REVIEW: Pay The Ghost (2015)

Nicolas Cage is master of the puzzled expression.  Whether this comes extra naturally to him or not, I cannot say. But in this movie, Cage runs around a lot (a lot) looking perplexed yet intrigued, even though the questions that he’s investigating are downright ridiculous, even for a paranormal movie.  I guess they call that charisma, to keep the viewers attention, somewhat, despite the story being pretty lowly.  It’s time for another Nicolas Cage hefty budget VOD movie.  This review is going to contain spoilers, because I have to highlight the silliness of the thing, really.

Cage plays Mike Lawford, a man who is neglecting his attention-starved boy so they he can finally iron out the big deal at work.  After he finally gets around to taking his son to a Halloween fair, Cage looks down while purchasing some ice cream to see that his son has disappeared.  A specter was stalking the boy beforehand, suggesting something unearthly is afoot.  Over the next year, Cage starts hearing voices and tries to put several disjointed clues together to find out where his son went.

Now try to see if this makes a lick of sense.  His son, along with multiple other children, were kidnapped by an irate ghost who got its ass burned at the state centuries ago.  For 11 months, the children were then held up at a house, stuck halfway between reality and the ether of hell, which Cage happens upon after some suspect research.  After Cage almost completes his search and rescue mission, the enraged entity throttles Cage with a choking manoeuvre, with horrible CGI carnage wreaking havoc in the background.  Does that sound cheap, noisy, unintentionally funny and not-too-scary?  Well it kinda is.

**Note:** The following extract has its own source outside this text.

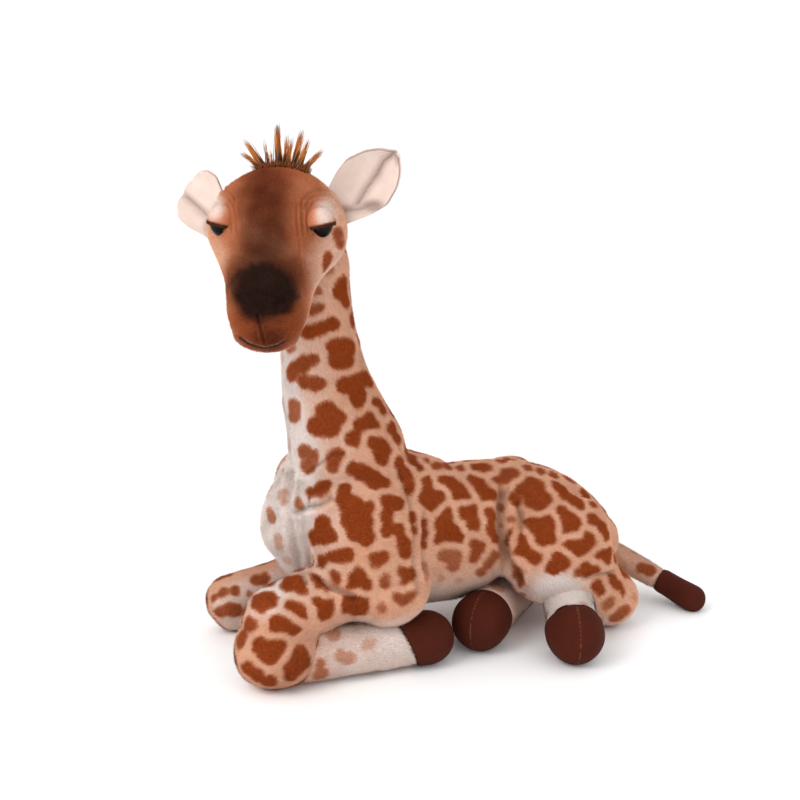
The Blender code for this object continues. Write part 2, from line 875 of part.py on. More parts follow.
def haunch_pieces(side, ground, moving):
    cloth = paint(skin(f"haunch_{side}_skin", haunch_form(side)), "coat_cloth")
    stuffing = paint(filling(f"haunch_{side}_filling", haunch_form(side)), "fibre")
    for piece in (cloth, stuffing):
        cut(piece, tool(torso_form()), ground, *moving)
    return [cloth, stuffing]


def tail_pieces(ground):
    made = leg_pieces("tail", "tail_tip", tail_form(), tail_seam_share)
    for piece in made:
        cut(piece, ground)
    return made


def build():
    """Every piece on the empty of its body, and the places of the joints."""
    toy = empty("giraffe", (0, 0, 0))
    ground = box("ground_block", (-reach, -reach, -reach), (reach, reach, 0.0))
    hide(ground)
    tail_rooms = rooms_to_swing(tail_form(), tail_swing)
    hind_rooms = {
        side: rooms_to_swing(hind_leg_form(side), hind_swings[side]) for side in hands
    }
    bodies = {"giraffe": (toy, torso_pieces(tail_rooms) + neck_pieces())}
    head = empty("head_joint", head_pivot, toy)
    bodies["head"] = (head, head_pieces())
    for side in hands:
        knee = knee_place(side)
        shank_rooms = rooms_to_swing(shank_form(side), shank_swings[side])
        moving = hind_rooms[side] + tail_rooms
        if side == "left":
            moving += hind_rooms["right"]
        bodies["giraffe"][1].extend(foreleg_pieces(side, ground, shank_rooms))
        bodies["giraffe"][1].extend(haunch_pieces(side, ground, moving))
        ear = empty(f"ear_{side}_joint", ear_frame(side)[0], head)
        bodies["ear_" + side] = (ear, ear_pieces(side))
        shank = empty(f"shank_{side}_joint", knee, toy)
        bodies["shank_" + side] = (shank, shank_pieces(side, ground))
        hind = empty(f"hind_leg_{side}_joint", hips[side], toy)
        bodies["hind_leg_" + side] = (hind, hind_leg_pieces(side, ground))
    bodies["tail"] = (empty("tail_joint", tail_root, toy), tail_pieces(ground))
    bpy.context.view_layer.update()
    for carrier, pieces in bodies.values():
        for piece in pieces:
            piece.parent = carrier
            piece.matrix_parent_inverse = carrier.matrix_world.inverted()
    for thing in bpy.data.objects:
        if thing.hide_render:
            thing.parent = toy
    return toy, bodies


def centre_on_ground(toy, bodies):
    """Moves the toy so that the origin is the bottom centre of everything in it."""
    bpy.context.view_layer.update()
    graph = bpy.context.evaluated_depsgraph_get()
    corners = []
    for carrier, pieces in bodies.values():
        for piece in pieces:
            made = piece.evaluated_get(graph)
            mesh = made.to_mesh()
            corners += [made.matrix_world @ vertex.co for vertex in mesh.vertices]
            made.to_mesh_clear()
    low = [min(corner[i] for corner in corners) for i in range(3)]
    high = [max(corner[i] for corner in corners) for i in range(3)]
    toy.location = (-(low[0] + high[0]) / 2, -(low[1] + high[1]) / 2, -low[2])
    bpy.context.view_layer.update()
    print("size", [round(b - a, 5) for a, b in zip(low, high)])
    print("moved by", [round(value, 5) for value in toy.location])
    for name, (carrier, pieces) in bodies.items():
        place = [round(value, 5) for value in carrier.matrix_world.translation]
        print(name, place, [piece.name for piece in pieces])


clear_scene()
materials = {
    "coat_cloth": material("coat_cloth", (0.62, 0.33, 0.17), 0.95),
    "face_cloth": material("face_cloth", (0.40, 0.18, 0.08), 0.95),
    "ear_cloth": material("ear_cloth", (0.55, 0.36, 0.26), 0.95),
    "ear_velvet": material("ear_velvet", (0.78, 0.66, 0.60), 0.9),
    "lid_cloth": material("lid_cloth", (0.80, 0.70, 0.62), 0.95),
    "hoof_velvet": material("hoof_velvet", (0.13, 0.045, 0.022), 0.85),
    "leg_cloth": material("leg_cloth", (0.80, 0.68, 0.58), 0.95),
    "fibre": material("fibre", (0.90, 0.90, 0.88), 1.0),
    "hair": material("hair", (0.55, 0.28, 0.10), 0.8),
    "thread": material("thread", (0.06, 0.03, 0.02), 0.8),
    "eye_plastic": material("eye_plastic", (0.02, 0.015, 0.01), 0.08),
    "washer_plastic": material("washer_plastic", (0.85, 0.85, 0.82), 0.4),
}
centre_on_ground(*build())
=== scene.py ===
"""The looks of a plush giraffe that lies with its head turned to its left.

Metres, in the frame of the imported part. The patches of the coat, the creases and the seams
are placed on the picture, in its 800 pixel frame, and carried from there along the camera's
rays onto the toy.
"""

import json
import math

import bmesh
import bpy
import numpy as np
from mathutils import Matrix, Vector
from mathutils.bvhtree import BVHTree


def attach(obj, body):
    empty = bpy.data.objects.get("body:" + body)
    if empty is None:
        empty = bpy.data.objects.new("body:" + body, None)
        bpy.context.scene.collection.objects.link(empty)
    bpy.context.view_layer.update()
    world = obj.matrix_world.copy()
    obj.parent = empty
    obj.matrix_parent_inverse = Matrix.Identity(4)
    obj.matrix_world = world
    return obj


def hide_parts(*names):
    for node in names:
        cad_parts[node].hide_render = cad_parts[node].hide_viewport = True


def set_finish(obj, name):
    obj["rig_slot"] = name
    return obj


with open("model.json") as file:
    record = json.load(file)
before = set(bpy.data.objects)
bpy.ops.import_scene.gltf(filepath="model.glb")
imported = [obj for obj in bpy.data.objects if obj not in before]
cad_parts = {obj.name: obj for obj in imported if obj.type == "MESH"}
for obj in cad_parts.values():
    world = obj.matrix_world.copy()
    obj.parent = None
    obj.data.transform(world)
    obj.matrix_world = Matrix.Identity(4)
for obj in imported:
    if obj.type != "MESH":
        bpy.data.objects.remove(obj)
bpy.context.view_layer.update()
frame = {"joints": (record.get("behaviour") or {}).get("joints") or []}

joints = {joint["name"]: Vector(joint["pos_m"]) for joint in frame["joints"]}
bpy.ops.object.select_all(action="DESELECT")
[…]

I mean I wondered, how did the ghost keep these kids for 11 months?  Did it threaten them if they tried to leave?  What did it feed them?  Ectoplasma?  And how did Cage’s kid’s ghost ride its own bike around the living room back at home, if the boy was still alive in captivitiy?  The investigatory skills of the NYPD are also probably the scariest thing going on in this one.  It isn’t the worst film ever.  You might be surprised to hear that Nicolas Cage is not trolling, that Sarah Wayne Callies is putting in a strong performance and that the kid is play by a child actor who isn’t annoying as hell.  That’s not enough though.